Thursday, September 17, 2009

Faith and Oppression

I am a Catholic. Catholic convert, Catholic all the way, Catholic till the grave sort of Catholic. I am the kind who will wake up early for Mass if I can't attend any other one, I always carry a rosary, and I am known to utilize words like "transubstantiation" in every day conversation. I truly love my faith and for most people, it's probably the first thing they learn about me. Over the years, I've wrestled with doubts and questions, only to emerge from them stronger.

Yet, there's something that troubles me about it. Not my faith in and of itself, not the doctrine, not the liturgy, not even some of its harder moral teachings. No, what troubles me is how the leaders of the institution based off my faith have gotten away with impunity for so many crimes committed against humanity.

The Crusades and the Inquisition are the two most common examples thrown around when it comes to faith and violence, but these are not the ones I'm speaking of. It could be argued, for the Crusades, that there was a genuine need to protect the pilgrim roads (not defending the Europeans but there was violence and horror on both sides). The Inquisition was horrible enough but we all know about this. No, I'm speaking of acts such as the maltreatment of peoples in the Americas and of the cover up of child molestation. While the Church has apologized for the former two, it still has not done anything about the latter two. As a Catholic woman, activist, and believer in justice, this sickens me.

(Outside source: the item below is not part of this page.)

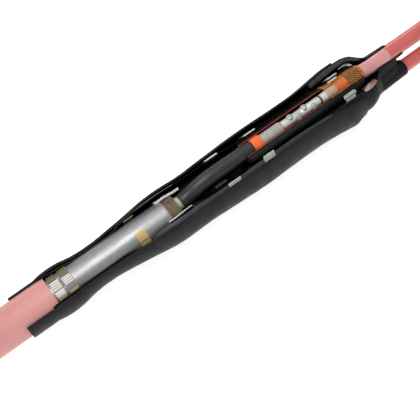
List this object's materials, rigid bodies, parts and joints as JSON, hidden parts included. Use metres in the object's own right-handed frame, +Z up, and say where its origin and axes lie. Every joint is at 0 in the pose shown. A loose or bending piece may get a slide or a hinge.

The child molestation case speaks out the strongest. While there have been clergy who've been arrested and subsequently defrocked (the latter by the Church), the Church has not spoken out against this widespread scandal. While it's true, the Church is taking extra precautions, the fact that we have not heard an apology or condemnation for these crimes from the Pope or Bishops speaks volumes to me. It's almost as if they would like to protect the Church's reputation more than they would the children entrusted into their care. I've always been bothered by the fact that there's already little in the way of ministry for survivors of sexual assault and domestic violence, a sick part of my gut wonders if this is why.

Another case, a case that receives little attention, is the maltreatment of the original peoples of the American continent. While, yes, we hear about the genocide at the hands of the Europeans, the forced conversions, the destruction of civilizations, the raping of women and pillaging of cities, there are some things that go unnoticed. In this case, I'm speaking of the mission schools, where children were torn from the embrace of their families to be civilized and "saved" by people who did so in the name of God and the Church. These children were physically abused for speaking their language or praying the way they knew how, molested by school employees (many of them clergy) and forced from their families for long periods of time. While the Church does not bear sole responsibility for this (indeed, the government does as well, as do many other institutions), we have not heard a public statement from the Church either in apology or in condemnation of these crimes. Why?

Jesus taught justice, mercy, kindness, and spoke in defense for the least of these. I want to know how an institution supposedly based in Him had strayed so far from this calling and why those who claim to speak for Him won't speak in defense of the people He entrusted to love and protect. I understand we cannot undo these crimes. Yet I demand my leaders to remain accountable to the people. If they cannot do this, I question whether they are really on God's authority or their own.